A defining feature of these projects is the disciplined use of evidence through qualitative and quantitative data collection and analysis. Teachers examined patterns, tracked progress, gathered feedback, and reflected critically before adjusting their approaches. This deliberate integration of data into everyday practice strengthens instructional decision-making and nurtures a culture where reflection becomes habitual rather than occasional. The process itself becomes as valuable as the outcome, encouraging educators to pause, question, refine, and grow with intentionality.

I extend my sincere gratitude to Ms. Scherezade Tarar for her encouragement and unwavering support in bringing BRE Review: Stories of Impact to fruition. Her leadership made it possible to institutionalize action research as a documented and reflective practice, strengthening the culture of evidence-informed teaching and learning across our schools.

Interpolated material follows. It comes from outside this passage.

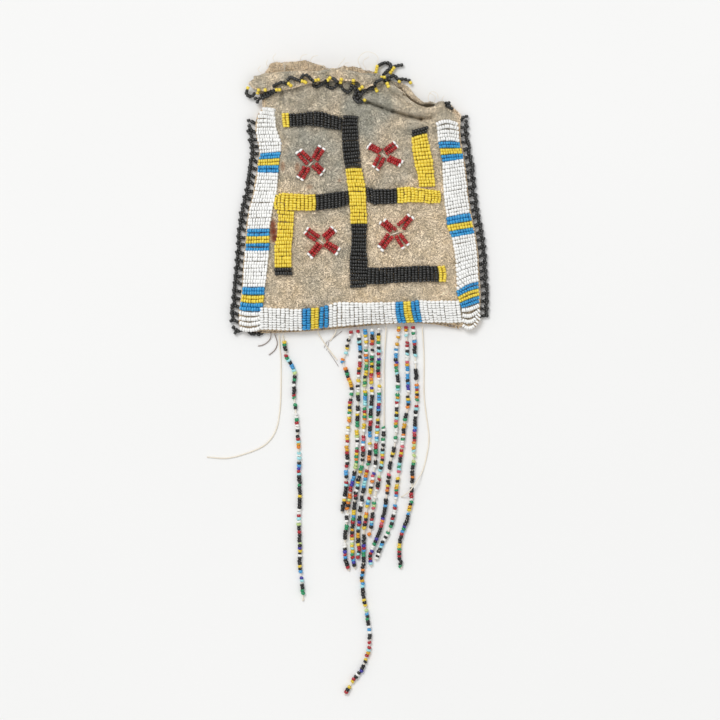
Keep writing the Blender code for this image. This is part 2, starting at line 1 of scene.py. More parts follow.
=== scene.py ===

My sincere appreciation to the contributors whose openness, rigour, and commitment have shaped this first volume. It has been a privilege to support these educators in investigating their problems and documenting their findings comprehensively, ensuring clarity in their research design, methodology, and tested solutions to identified challenges. Through iterative revisions, they demonstrated remarkable commitment, investing time and intellectual energy beyond their regular responsibilities to engage in work that meaningfully complements and enriches teaching and learning.

For practitioners reading this issue, there is a lot to learn from and be inspired by. May this edition inspire continued curiosity, thoughtful experimentation, and a deepened commitment to learning.